Même s’il ne faut surtout pas l’oublier, c’est de cette époque
que date cette idée chez les républicains que tout président démocrate est
illégitime à être au pouvoir avec cette tentative de destituer Bill Clinton
grâce à la procédure de l’«Impeachment».
Le quatrième virage à droite eu lieu au cours de la
présidence de George W Bush et, surtout, lors de l’élection de Barack Obama.
En 2009, lors de la prise de fonction du premier président
afro-américain qui souhaitait mettre en place sa stratégie post-partisane (des
majorités d’idées et de circonstances sur chaque projet qui seraient
transversales aux lignes politiques traditionnelles qu’elle ringardiserait),
les chefs républicains se réunirent pour décider de jouer une obstruction dure,
générale et totale, qui fut résumée par le chef des républicains au Sénat,
Mitch McConnell: faire d’Obama un «one-term president», un président à un
mandat, c’est-à-dire d’empêcher au maximum sa réélection en 2012.
Le projet échoua mais pas l’obstruction a continué jusqu’à
aujourd’hui et s’est faite d’autant plus forte que les républicains ont conquis
la majorité au Sénat en 2012.
Lors de ces multiples virages à droite, les républicains ont
perdu, à chaque fois, un nombre plus ou moins importants de centristes jusqu’à
la situation présente où il n’y en a plus qu’une poignée, et encore, pendant
que des conservateurs bien trempés tentent d’accréditer qu’ils sont le nouveau
centre du parti, voire de la vie politique américaine (comme par exemple Marco
Rubio actuellement).
Le grand paradoxe qui a pu faire croire que le Parti
républicain possédait encore une aile centriste fut leurs quatre derniers
candidats à la présidentielle, George H Bush, George W Bush, John McCain et
Mitt Romney, tous des conservateurs bon teints mais ouverts à un certain
consensus ainsi qu’à la possibilité de compromis et qui furent choisis pour
leur «electability», leur propension à se faire élire dans un pays où l’électorat
modéré a été jusqu’à présent majoritaire.
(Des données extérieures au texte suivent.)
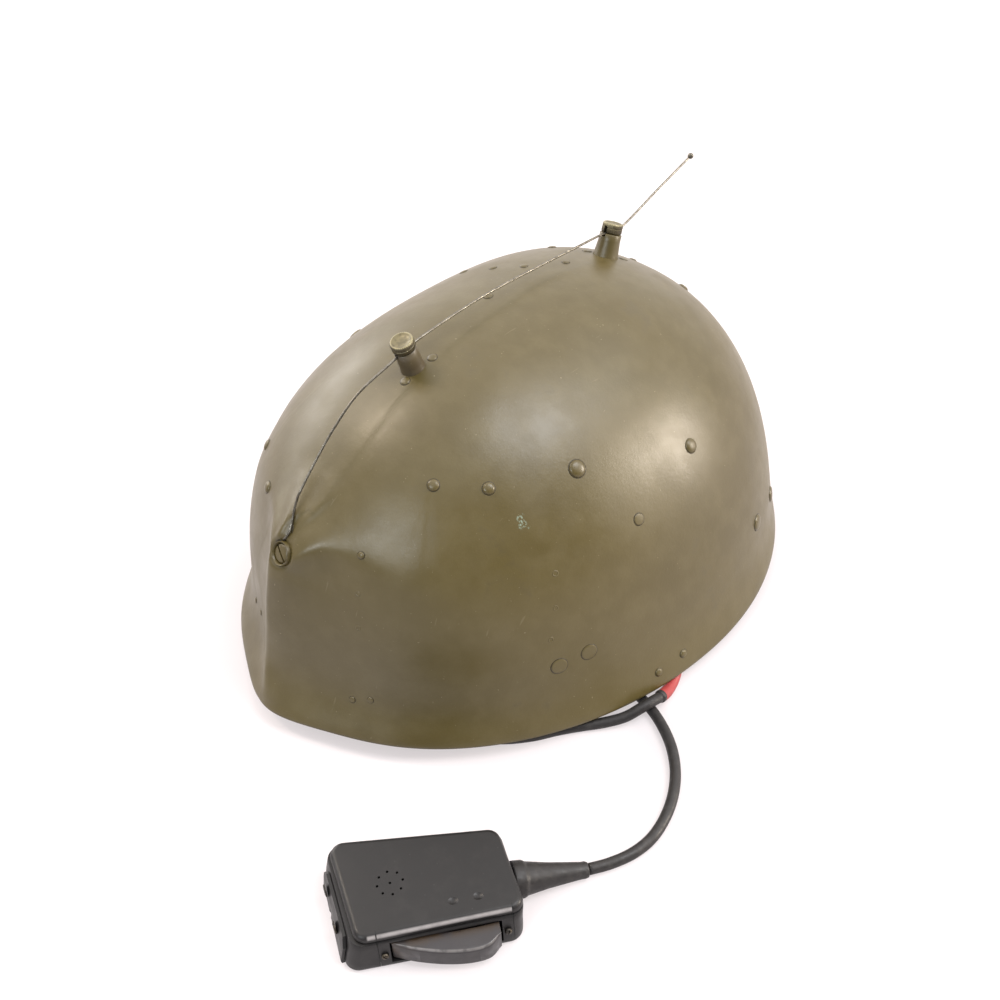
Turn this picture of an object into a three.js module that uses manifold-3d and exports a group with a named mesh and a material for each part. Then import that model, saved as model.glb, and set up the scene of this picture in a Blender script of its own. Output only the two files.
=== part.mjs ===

Mais ce choix d’un modéré ne sera pas celui des républicains
de 2014 au vu des résultats des quatre première primaire dont la dernière,
celle du Nevada, a mis en dernière position le conservateur le moins éloigné du
Centre (mais néanmoins très loin de celui-ci), John Kasich, un des grands
législateurs de l’ère Reagan.
Car le mach devrait se jouer entre le populiste démagogue Donald
Trump (qui a remporté plus de 45% des voix au Nevada) et le conservateur sans
état d’âme mais opportuniste Marco Rubio (deuxième avec plus de 22% des voix)
et, peut-être, l’homme de l’extrême-droite, Ted Cruz (troisième avec un peu
plus de 21% des voix).
Et si c’est Trump qui l’’emporte, comme le prédisent
désormais des spécialistes, le Parti républicain qui a attisé sans cesse la
haine et le ressentiment vis-à-vis du monde politique de son électorat et de
ses militants ces dernières décennies ne pourra s’en prendre qu’à lui-même.
Ce serait d’ailleurs un sacré pied de nez que les
républicains se voient débordés par Donald Trump dont les fondamentaux
populistes sont souvent loin des positions conservatrices de l’establishment du
parti.
Mais à force de jouer avec le feu, cet establishment ne
pourra s’en plaindre même si cela éloigne le parti encore un plus du centre de
l’échiquier politique et, peut-être, de la Maison blanche pour longtemps.
A moins que la rage des Américains, réelle en 2016, puisse
vraiment renverser les montagnes en sa faveur.